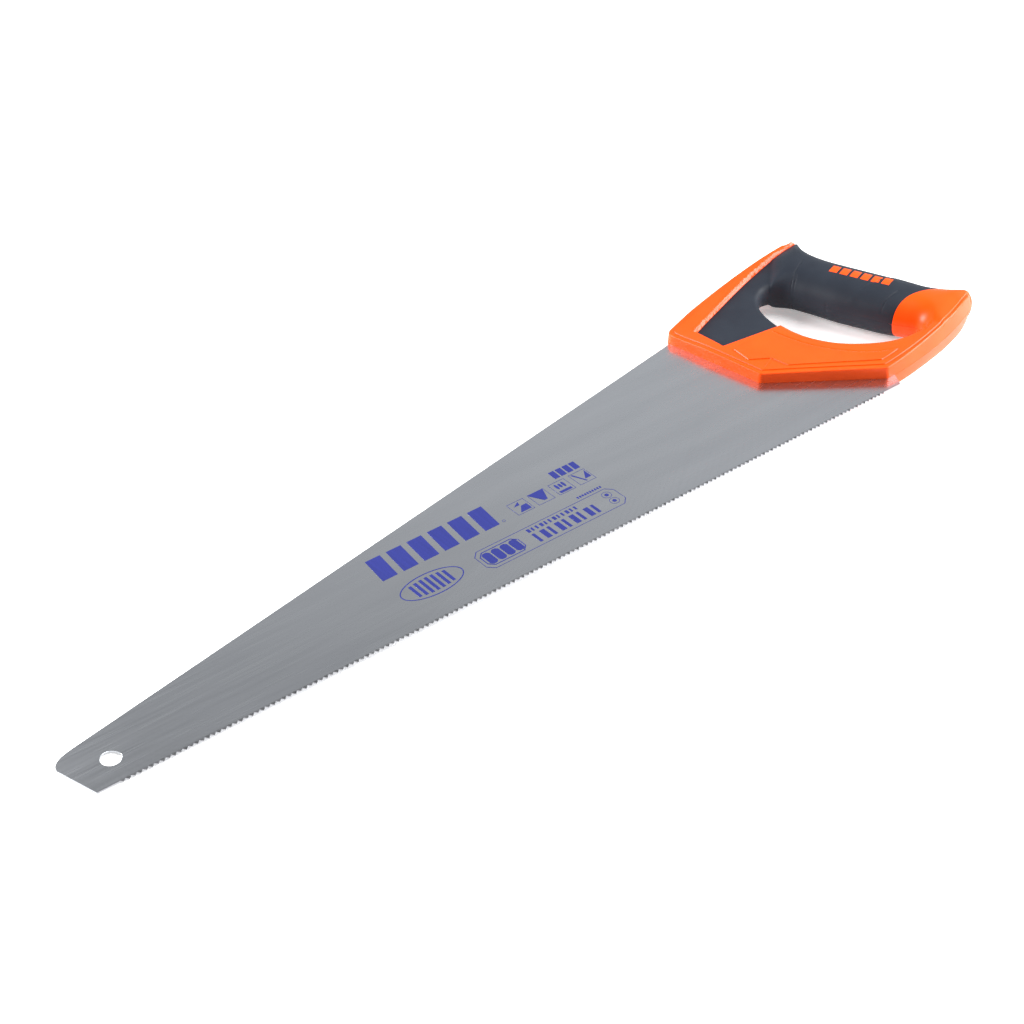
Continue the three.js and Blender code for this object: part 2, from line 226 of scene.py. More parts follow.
def offset(loop, by, closed=True):
    """The line moved to its left by `by`, point for point."""
    if closed:
        tangent = np.roll(loop, -1, 0) - np.roll(loop, 1, 0)
    else:
        tangent = np.gradient(loop, axis=0)
    tangent /= np.linalg.norm(tangent, axis=1)[:, None] + 1e-12
    return loop + by * np.c_[-tangent[:, 1], tangent[:, 0]]


# ---------------------------------------------------------------- the handle's surface
def smooth(start, end, x):
    t = np.clip((x - start) / (end - start), 0, 1)
    return t * t * (3 - 2 * t)


def stepped(beyond):
    return smooth(-STEP_SLOPE, STEP_SLOPE, beyond)


def near(points, line, width):
    """1 on a line, and almost 0 from twice `width` away from it."""
    return np.exp(-(distance(points, line) / width) ** 2)


def round_over(away, radius, power=GRIP_POWER):
    c = 1 - np.clip(away / radius, 0, 1)
    return np.maximum(1 - c ** power, 0) ** (1 / power)


def panel_left(y):
    return PANEL_CORNER[0] - (y - PANEL_CORNER[1]) * 0.03


def panel_low(x):
    return PANEL_CORNER[1] - (x - PANEL_CORNER[0]) * 0.125


# The raised panel of the hard web: parallel to the sharp edges and the hole, with a three-cornered mark
# cut into its front corner.
HOLE_SIDE_LINE = np.vstack((
    bezier((567.6, 18.8), (557, 23.5), (548.5, 31), (540.5, 42)),
    bezier((540.5, 42), (532, 54), (527.5, 66), (525.2, 84.6)),
))
WEB_PANEL = np.vstack((
    straight((492.6, 84.6), (491.3, 70.4)),
    straight((491.3, 70.4), (503, 62.4)),
    straight((503, 62.4), (505.2, 50.2)),
    straight((505.2, 50.2), (551.3, 17.2)),
    bezier((551.3, 17.2), (557, 17.3), (562, 17.8), (567.6, 18.8)),
    HOLE_SIDE_LINE,
    straight((525.2, 84.6), (492.6, 84.6)),
))
MARK_RIDGE = straight((503, 62.4), (492.6, 57.6), 0.5)
GRIP_GROOVES = [
    spline(in_grip_frame(((598.5, 100.9), (590, 101.4), (581, 102.2), (574.8, 103.2))), 10, closed=False),
    spline(in_grip_frame(((583, 104), (578, 104.6), (574, 105.4))), 10, closed=False),
    spline(((610.6, 60.0), (599.2, 59.6), (588.0, 56.4), (578.6, 51.2), (573.4, 45.6)), 10, closed=False),
]
SHARP_LINE = np.vstack((SHARP, [TAIL]))
REAR_LINE = np.vstack((REAR, [HORN]))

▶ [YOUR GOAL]
Gather and copy every line of the data in which the string "from" is found.

▶ [WORKED ANSWER]
Continue the three.js and Blender code for this object: part 2, from line 226 of scene.py. More parts follow.
    """1 on a line, and almost 0 from twice `width` away from it."""